┌────────

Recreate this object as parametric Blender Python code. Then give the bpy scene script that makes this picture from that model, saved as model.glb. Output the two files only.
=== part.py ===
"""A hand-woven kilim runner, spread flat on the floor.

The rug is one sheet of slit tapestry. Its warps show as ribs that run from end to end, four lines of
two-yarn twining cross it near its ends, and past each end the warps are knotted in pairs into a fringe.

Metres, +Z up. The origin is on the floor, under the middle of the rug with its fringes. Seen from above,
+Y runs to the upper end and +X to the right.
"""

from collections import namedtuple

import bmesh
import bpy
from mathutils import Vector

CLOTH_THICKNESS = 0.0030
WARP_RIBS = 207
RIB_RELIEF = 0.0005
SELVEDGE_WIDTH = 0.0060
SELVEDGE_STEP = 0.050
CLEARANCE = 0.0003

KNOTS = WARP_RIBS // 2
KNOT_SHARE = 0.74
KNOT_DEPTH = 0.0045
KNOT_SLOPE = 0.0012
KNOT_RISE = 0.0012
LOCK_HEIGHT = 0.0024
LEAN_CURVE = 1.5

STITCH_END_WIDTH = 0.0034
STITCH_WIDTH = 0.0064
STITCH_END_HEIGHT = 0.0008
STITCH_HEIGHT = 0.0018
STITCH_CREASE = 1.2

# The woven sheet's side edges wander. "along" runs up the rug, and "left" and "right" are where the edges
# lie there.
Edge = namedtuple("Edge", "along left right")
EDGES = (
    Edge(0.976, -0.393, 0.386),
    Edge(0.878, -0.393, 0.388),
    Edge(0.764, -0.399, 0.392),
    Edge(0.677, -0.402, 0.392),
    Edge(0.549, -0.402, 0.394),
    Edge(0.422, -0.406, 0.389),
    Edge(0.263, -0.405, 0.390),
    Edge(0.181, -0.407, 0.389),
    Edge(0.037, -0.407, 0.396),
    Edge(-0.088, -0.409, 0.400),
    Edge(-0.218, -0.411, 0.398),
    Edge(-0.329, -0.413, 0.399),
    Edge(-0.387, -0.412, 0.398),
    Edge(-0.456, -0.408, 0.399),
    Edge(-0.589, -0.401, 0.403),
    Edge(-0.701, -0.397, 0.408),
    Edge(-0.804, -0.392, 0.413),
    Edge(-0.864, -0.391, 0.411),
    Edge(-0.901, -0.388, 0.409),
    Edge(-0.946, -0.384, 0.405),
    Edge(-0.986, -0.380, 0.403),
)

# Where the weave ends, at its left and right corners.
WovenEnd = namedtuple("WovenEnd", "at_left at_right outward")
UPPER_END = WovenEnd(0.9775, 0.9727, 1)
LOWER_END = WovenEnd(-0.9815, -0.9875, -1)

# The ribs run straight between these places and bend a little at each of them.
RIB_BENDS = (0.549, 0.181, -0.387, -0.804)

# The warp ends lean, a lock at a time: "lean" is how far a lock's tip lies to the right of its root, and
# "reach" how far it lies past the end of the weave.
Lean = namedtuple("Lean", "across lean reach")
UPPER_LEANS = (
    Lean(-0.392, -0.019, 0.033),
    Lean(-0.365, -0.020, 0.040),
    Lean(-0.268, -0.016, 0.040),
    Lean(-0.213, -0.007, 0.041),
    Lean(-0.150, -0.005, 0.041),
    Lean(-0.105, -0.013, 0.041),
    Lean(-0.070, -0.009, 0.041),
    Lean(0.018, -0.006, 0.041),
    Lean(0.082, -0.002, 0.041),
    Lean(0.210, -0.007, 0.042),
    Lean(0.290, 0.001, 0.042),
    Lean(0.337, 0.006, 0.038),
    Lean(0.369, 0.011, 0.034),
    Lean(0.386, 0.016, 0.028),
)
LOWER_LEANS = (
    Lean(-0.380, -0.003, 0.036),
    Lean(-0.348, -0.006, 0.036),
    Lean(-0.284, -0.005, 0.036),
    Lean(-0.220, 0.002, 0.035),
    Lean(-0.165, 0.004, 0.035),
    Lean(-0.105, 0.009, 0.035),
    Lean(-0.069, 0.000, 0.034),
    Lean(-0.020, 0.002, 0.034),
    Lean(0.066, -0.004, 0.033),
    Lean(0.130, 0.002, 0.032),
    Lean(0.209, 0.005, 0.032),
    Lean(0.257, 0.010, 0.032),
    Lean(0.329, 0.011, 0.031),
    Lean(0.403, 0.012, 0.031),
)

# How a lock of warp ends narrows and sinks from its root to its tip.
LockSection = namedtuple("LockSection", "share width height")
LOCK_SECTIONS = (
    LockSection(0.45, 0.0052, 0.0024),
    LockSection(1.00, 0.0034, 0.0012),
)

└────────
┌────────

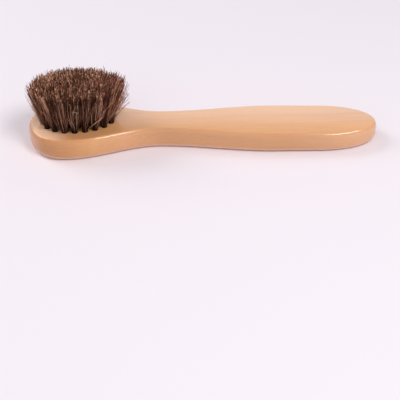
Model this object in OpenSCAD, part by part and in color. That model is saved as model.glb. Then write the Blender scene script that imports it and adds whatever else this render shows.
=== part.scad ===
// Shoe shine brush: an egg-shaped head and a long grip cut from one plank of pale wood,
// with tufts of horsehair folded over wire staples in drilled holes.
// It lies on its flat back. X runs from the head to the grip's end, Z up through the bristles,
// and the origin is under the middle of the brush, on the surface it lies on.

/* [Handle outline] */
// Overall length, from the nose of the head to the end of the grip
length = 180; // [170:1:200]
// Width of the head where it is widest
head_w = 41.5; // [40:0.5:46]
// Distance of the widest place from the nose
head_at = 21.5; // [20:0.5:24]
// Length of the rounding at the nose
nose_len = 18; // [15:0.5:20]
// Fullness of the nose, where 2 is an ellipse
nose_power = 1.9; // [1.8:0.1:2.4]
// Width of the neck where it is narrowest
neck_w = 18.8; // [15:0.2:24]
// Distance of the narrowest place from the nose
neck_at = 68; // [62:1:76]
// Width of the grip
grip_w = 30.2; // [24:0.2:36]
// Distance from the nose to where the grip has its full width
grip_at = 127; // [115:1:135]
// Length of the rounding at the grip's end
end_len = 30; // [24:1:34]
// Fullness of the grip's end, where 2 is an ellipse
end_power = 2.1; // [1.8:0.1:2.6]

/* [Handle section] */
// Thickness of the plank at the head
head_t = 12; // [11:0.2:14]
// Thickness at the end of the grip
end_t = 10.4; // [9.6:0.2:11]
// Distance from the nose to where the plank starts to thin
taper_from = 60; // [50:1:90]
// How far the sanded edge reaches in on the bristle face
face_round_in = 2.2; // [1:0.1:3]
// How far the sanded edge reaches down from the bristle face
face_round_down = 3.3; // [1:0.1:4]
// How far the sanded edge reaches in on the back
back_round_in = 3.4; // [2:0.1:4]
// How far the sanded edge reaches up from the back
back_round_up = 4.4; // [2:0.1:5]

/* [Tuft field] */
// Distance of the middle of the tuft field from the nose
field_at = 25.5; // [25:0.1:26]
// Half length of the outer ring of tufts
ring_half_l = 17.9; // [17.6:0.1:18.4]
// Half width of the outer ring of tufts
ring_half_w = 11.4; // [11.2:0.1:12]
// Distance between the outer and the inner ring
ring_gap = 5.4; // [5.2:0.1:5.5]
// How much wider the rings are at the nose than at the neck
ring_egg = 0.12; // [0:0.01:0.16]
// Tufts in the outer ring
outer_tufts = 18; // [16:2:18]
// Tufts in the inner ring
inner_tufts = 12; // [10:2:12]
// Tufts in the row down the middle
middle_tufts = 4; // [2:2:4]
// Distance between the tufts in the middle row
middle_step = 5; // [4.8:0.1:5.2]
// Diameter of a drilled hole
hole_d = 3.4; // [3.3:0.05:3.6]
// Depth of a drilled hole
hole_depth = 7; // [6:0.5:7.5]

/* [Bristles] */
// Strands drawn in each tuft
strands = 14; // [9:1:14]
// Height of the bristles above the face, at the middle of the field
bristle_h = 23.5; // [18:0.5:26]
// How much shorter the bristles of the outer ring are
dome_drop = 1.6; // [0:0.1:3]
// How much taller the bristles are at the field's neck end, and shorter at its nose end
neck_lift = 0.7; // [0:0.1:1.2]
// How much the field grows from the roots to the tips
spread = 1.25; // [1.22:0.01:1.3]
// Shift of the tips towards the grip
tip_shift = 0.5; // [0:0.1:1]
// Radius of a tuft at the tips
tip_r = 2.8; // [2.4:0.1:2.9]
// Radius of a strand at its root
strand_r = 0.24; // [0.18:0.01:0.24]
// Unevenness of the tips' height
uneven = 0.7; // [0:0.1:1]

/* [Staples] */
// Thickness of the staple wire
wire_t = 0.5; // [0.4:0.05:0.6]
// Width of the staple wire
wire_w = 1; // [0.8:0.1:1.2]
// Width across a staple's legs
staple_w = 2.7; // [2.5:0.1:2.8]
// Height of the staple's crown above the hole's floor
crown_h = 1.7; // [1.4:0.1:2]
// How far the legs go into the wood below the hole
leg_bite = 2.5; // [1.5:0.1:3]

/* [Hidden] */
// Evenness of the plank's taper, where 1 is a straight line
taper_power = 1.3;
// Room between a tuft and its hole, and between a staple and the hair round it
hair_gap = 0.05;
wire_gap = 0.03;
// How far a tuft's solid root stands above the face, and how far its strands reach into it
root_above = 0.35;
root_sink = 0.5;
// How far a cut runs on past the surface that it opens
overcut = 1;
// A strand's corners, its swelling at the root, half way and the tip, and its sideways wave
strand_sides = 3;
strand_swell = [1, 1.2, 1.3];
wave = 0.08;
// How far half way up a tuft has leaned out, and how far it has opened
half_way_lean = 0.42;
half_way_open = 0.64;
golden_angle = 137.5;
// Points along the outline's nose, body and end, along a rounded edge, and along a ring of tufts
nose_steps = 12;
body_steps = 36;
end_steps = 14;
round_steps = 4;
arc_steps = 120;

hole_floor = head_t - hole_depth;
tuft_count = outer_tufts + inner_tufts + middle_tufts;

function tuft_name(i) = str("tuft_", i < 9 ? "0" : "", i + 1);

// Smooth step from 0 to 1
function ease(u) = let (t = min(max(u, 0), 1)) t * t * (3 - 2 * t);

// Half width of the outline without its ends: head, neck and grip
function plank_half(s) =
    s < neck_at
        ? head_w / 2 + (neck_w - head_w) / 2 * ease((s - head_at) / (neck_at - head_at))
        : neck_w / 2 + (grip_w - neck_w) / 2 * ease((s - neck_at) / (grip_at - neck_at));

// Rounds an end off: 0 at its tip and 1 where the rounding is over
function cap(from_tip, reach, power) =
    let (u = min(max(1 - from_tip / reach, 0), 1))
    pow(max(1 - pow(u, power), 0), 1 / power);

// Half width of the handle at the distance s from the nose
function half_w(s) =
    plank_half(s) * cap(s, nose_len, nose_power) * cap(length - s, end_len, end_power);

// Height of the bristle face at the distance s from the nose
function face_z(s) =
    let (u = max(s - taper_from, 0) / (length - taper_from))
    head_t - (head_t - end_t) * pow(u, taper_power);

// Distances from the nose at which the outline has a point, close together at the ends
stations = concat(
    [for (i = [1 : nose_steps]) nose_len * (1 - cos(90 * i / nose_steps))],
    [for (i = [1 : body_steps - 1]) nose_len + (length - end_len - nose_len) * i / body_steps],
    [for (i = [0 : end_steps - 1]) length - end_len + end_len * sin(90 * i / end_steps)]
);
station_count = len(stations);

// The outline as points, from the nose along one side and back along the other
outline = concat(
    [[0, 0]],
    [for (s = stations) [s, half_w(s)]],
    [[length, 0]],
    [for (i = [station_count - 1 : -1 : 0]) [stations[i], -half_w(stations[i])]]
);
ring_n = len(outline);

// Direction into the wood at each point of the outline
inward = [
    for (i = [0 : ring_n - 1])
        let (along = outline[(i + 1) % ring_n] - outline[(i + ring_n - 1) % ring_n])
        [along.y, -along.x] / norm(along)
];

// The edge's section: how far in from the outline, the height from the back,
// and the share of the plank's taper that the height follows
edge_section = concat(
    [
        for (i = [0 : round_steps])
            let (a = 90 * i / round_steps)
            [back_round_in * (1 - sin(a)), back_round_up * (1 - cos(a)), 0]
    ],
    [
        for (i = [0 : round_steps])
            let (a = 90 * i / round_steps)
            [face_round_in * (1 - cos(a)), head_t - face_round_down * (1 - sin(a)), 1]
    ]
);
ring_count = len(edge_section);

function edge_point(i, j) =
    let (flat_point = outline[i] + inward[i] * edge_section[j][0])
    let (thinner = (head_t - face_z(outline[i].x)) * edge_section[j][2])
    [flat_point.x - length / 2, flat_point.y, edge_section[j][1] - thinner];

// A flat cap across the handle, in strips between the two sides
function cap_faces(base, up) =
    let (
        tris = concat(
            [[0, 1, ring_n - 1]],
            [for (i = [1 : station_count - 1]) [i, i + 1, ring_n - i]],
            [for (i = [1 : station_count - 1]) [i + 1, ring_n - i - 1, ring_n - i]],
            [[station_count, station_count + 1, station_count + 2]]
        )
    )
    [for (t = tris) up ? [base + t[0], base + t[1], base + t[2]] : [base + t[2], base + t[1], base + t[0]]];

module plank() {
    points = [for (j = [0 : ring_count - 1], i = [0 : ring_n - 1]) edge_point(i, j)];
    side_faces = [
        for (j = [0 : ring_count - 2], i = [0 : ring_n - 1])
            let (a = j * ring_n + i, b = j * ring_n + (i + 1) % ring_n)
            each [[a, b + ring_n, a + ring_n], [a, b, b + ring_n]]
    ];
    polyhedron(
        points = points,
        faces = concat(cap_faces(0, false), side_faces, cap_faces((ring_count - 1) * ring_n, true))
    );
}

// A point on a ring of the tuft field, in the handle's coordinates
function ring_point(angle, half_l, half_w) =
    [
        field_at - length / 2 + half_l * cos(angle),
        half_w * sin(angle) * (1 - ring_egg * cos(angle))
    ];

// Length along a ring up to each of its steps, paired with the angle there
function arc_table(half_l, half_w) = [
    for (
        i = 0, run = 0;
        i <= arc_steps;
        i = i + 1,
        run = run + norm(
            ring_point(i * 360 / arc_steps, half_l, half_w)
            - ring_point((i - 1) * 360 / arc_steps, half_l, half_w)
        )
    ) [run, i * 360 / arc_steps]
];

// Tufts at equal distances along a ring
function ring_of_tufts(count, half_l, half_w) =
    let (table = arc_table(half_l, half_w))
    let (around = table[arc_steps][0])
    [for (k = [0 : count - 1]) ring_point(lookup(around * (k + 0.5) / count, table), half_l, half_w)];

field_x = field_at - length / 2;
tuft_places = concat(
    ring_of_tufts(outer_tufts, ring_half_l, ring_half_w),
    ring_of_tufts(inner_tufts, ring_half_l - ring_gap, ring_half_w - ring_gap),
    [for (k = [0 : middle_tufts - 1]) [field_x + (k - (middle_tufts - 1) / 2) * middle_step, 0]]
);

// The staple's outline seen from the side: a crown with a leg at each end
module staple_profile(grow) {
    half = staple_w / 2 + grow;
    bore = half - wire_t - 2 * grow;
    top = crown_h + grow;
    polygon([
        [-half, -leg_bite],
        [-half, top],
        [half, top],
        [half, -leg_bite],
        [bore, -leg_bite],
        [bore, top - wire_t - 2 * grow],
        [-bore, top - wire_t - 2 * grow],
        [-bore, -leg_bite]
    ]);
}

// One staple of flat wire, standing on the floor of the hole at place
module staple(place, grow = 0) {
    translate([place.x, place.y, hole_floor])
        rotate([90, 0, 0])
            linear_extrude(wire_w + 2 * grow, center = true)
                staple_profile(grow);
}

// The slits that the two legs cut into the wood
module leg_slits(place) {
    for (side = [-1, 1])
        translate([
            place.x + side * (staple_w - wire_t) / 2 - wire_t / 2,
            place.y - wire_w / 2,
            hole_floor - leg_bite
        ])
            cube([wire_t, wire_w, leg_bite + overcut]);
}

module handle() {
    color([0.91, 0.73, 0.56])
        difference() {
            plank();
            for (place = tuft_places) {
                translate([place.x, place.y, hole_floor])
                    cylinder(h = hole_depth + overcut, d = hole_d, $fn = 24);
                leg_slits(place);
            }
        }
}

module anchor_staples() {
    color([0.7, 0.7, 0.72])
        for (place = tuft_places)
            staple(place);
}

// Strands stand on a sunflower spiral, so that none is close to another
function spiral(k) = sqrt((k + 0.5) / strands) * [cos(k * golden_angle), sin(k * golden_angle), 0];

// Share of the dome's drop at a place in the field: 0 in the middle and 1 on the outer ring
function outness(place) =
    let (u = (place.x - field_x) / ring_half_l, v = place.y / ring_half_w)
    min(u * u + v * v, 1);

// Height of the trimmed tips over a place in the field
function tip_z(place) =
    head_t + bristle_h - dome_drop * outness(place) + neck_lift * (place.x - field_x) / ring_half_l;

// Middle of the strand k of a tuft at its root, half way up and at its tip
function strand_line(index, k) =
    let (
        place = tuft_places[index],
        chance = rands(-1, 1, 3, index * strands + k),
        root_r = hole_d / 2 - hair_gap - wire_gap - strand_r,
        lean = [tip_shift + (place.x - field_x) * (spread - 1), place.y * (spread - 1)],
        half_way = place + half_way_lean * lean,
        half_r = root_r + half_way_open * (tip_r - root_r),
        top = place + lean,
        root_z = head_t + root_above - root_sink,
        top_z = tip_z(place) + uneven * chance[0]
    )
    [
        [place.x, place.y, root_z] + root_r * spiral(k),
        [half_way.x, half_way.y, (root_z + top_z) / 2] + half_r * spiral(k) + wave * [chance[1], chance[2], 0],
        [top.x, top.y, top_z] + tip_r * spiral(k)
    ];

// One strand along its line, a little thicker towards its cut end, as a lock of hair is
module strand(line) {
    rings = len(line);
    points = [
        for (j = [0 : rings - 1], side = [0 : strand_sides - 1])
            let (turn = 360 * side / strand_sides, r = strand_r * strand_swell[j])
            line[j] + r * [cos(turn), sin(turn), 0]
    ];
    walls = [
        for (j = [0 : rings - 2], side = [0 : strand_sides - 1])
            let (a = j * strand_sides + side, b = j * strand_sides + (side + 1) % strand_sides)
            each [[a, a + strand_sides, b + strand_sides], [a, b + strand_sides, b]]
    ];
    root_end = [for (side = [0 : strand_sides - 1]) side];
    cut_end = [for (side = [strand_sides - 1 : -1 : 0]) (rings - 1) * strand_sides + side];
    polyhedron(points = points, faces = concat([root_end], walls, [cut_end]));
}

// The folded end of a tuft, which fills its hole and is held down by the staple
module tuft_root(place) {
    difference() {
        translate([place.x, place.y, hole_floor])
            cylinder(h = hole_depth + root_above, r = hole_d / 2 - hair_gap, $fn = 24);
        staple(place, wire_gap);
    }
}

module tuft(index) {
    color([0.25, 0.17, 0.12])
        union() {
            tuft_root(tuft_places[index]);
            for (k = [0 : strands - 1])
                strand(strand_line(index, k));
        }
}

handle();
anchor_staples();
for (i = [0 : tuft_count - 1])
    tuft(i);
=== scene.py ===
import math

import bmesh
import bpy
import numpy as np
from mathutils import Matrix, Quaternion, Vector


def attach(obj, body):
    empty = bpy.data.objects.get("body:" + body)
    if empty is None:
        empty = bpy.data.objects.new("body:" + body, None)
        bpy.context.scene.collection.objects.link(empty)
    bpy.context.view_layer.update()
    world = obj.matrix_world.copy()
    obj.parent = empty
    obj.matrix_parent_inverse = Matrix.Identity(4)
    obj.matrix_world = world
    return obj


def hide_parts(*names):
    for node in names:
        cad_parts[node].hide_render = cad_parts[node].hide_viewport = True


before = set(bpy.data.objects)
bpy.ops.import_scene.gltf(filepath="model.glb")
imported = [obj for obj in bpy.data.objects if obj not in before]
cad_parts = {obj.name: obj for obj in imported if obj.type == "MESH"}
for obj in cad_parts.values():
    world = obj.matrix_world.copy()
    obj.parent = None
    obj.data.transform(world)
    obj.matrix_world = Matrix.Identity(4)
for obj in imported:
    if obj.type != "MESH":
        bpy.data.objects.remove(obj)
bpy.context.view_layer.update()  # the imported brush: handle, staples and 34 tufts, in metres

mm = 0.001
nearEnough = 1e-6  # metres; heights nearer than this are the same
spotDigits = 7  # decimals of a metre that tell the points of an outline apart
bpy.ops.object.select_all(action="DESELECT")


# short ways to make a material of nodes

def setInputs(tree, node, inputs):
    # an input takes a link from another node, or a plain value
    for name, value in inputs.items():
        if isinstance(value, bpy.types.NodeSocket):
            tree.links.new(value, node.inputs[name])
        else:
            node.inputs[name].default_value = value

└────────
┌────────

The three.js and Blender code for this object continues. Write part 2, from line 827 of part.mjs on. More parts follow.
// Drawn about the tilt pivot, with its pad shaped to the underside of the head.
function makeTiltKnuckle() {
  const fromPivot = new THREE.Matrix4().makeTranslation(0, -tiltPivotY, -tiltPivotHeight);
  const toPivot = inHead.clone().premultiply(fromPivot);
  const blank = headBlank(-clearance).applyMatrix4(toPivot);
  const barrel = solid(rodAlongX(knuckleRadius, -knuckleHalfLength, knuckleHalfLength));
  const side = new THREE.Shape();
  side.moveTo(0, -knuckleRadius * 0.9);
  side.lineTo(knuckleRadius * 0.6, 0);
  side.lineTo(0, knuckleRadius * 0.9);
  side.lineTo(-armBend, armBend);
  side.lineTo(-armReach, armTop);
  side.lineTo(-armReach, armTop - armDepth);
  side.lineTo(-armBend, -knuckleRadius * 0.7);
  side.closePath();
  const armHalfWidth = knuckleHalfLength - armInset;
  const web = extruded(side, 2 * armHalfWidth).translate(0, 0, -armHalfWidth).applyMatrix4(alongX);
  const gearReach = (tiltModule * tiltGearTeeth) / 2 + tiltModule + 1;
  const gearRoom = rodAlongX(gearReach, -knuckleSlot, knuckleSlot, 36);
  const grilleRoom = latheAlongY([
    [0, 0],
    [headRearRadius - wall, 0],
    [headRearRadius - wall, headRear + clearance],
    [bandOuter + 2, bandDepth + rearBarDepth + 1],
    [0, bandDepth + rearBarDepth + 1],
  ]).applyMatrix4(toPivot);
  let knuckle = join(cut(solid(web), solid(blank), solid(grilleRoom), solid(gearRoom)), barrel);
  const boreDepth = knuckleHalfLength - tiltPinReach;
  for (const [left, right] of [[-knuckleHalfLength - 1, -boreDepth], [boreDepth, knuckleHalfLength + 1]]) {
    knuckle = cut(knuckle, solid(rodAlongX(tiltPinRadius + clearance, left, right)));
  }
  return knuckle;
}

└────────

▸ TASK DESCRIPTION: Answer with one number: how many lines of the entries above include the word "mathutils".

▸ SOLUTION TO THIS PROBLEM: 2